Saturday, January 10, 2015

The other night Howard and I had my friend Mitch over for dinner. We made an attempt at cavatelli pasta and meat sauce, and had salad and wine. Afterwards I took a hot bath and read. I'm in the last section, "Sunset and Sunrise," and finding it more moving than ever; especially touching is the marriage between Harriet and Nicholas Bulstrode. Who would think such an unpleasant character could call forth such emotion? But really, it's because he married well.

I wanted a big, long book to last me through the winter, and of course I'm finishing it only four days into the actual cold and snow of Chicago winter.

Tuesday, January 6, 2015

So I was in Dunkin Donuts yesterday, eating my lunch among the retirees, bus drivers, and Ethiopians that make up Chicago DD clientele. I had my book with me, and unlike when I was reading Jane Austen, no one talks to me about Middlemarch. I think maybe a lot of people don't know about it, or at least haven't read it. But this older gentleman who was eating lunch with his wife stood up, came to my table, tapped my book and said with bright, excited eyes: "This book is amazing," or something that sounded more educated and articulate. He said: "I think this is the best book in the English language. It's hard to describe what makes it so good." And I looked up at him and was like "Yas, Gaga, yas," and his wife, standing on her walker in her bad orange wig, hollered: "Arthur!
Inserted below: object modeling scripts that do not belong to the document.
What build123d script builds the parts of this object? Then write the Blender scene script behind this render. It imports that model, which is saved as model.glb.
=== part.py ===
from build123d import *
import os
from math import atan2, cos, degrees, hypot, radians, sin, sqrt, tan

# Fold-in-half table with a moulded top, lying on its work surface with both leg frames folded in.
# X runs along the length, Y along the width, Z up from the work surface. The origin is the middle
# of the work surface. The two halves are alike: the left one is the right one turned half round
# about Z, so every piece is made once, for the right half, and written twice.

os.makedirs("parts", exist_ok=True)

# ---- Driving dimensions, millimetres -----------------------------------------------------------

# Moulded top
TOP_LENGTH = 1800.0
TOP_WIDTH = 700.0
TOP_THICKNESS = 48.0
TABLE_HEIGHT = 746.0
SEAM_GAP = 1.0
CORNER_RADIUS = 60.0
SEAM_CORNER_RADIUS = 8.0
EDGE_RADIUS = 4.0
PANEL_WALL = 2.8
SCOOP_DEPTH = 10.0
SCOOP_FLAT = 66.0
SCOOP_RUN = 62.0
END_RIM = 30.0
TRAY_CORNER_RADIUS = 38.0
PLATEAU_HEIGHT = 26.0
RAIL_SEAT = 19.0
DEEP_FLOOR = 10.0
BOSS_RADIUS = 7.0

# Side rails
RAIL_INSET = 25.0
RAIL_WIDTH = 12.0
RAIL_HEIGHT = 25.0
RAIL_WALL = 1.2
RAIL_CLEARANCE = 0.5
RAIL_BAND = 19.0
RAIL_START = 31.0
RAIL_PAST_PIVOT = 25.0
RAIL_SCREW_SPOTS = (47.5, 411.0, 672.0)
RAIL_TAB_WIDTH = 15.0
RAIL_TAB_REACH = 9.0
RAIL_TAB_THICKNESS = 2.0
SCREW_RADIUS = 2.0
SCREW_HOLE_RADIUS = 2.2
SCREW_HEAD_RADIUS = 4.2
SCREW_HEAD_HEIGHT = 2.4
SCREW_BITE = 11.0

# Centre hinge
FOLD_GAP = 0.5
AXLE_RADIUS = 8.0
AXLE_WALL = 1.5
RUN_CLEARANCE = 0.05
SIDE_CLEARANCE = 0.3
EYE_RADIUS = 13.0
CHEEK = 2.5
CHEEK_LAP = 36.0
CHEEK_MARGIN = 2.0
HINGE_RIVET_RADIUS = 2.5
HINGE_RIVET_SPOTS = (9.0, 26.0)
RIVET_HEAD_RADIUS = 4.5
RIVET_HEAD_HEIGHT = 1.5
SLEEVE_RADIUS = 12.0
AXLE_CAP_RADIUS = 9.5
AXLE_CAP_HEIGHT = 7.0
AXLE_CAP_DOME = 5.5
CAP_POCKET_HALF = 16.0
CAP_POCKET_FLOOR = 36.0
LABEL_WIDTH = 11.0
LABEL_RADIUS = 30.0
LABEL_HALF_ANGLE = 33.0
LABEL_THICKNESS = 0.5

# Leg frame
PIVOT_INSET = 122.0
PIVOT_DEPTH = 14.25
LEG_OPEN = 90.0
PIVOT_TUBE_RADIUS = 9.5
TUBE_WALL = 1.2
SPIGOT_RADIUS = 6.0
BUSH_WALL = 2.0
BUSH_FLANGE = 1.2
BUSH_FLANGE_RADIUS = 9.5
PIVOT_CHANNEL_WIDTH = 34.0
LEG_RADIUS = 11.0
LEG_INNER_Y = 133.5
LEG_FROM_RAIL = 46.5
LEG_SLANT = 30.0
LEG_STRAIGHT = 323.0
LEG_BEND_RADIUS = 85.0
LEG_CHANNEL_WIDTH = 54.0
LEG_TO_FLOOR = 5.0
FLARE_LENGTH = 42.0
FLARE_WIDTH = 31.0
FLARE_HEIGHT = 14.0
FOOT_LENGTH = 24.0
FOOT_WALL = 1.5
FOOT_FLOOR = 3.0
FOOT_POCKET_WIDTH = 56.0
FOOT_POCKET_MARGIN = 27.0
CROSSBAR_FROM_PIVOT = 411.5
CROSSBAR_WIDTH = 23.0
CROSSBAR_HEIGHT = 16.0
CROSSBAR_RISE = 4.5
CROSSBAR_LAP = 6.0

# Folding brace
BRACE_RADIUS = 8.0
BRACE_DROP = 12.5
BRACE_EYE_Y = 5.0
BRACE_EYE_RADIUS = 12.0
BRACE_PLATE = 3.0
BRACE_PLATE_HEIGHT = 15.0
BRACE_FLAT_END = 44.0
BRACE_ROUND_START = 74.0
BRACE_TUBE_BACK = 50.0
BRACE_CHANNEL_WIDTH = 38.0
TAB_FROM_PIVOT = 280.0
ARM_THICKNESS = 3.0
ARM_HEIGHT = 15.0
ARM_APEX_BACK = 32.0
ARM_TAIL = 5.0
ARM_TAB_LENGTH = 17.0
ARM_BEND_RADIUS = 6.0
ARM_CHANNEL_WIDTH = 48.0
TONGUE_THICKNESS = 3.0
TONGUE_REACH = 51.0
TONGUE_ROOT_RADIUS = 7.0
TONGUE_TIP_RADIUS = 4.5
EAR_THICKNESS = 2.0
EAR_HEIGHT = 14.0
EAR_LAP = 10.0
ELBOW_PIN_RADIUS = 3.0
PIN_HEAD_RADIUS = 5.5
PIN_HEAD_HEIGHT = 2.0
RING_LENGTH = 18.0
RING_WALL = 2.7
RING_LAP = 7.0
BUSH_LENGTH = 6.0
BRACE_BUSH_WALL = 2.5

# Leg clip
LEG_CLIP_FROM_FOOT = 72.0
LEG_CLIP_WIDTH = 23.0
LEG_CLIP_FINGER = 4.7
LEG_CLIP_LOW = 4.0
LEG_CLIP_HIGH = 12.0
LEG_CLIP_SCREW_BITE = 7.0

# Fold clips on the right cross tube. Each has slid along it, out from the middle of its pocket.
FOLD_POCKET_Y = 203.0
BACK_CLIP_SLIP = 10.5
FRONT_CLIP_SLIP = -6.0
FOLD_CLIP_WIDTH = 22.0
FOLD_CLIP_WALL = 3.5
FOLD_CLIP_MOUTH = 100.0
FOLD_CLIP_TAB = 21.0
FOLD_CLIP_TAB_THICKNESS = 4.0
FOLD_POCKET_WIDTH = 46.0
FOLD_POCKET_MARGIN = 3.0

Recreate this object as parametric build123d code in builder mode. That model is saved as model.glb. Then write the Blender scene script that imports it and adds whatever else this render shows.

Let's go!" He ignored her and continued extolling the virtues of Middlemarch, asked if I was reading for fun or for college (!), and then went to pay at the counter, which didn't stop her from demanding in a horrible mix of plaintive and domineering: "Let's go, Arthur!!!" 
When he came back around he leaned over the table and said: "Do you know what happens to Lydgate yet?" 
Since I haven't reached the ending, but I have a good idea, I said: "No?" 
"He makes a bad marriage." 
"C'mon, Arthur, let's go!"
He put on his coat and followed his wife out. Before they left, he turned back to me and raised his arms helplessly, gesturing to his wife, like "See?" 

Friday, January 2, 2015

Howard shared this beautiful podcast with me tonight:

http://www.nytimes.com/ref/books/books-podcast-archive.html?pagewanted=all (from January 26th, 2014)

It's a New York Times Book Review podcast with Rebecca Mead discussing her memoir My Life in Middlemarch. It's so inspiring and beautiful and will make you want to (re)read Middlemarch. I loved hearing her talk about something I am currently enjoying, and it also opened my perspective up to a wider, more compassionate view of the novel and its characters.

In this review of the memoir by Joyce Carol Oates, she quotes Virginia Woolf as saying Middlemarch is "one of the few English novels written for grown-up people." Ha! I'll have to find her essay on George Eliot. I'm sure I have it somewhere.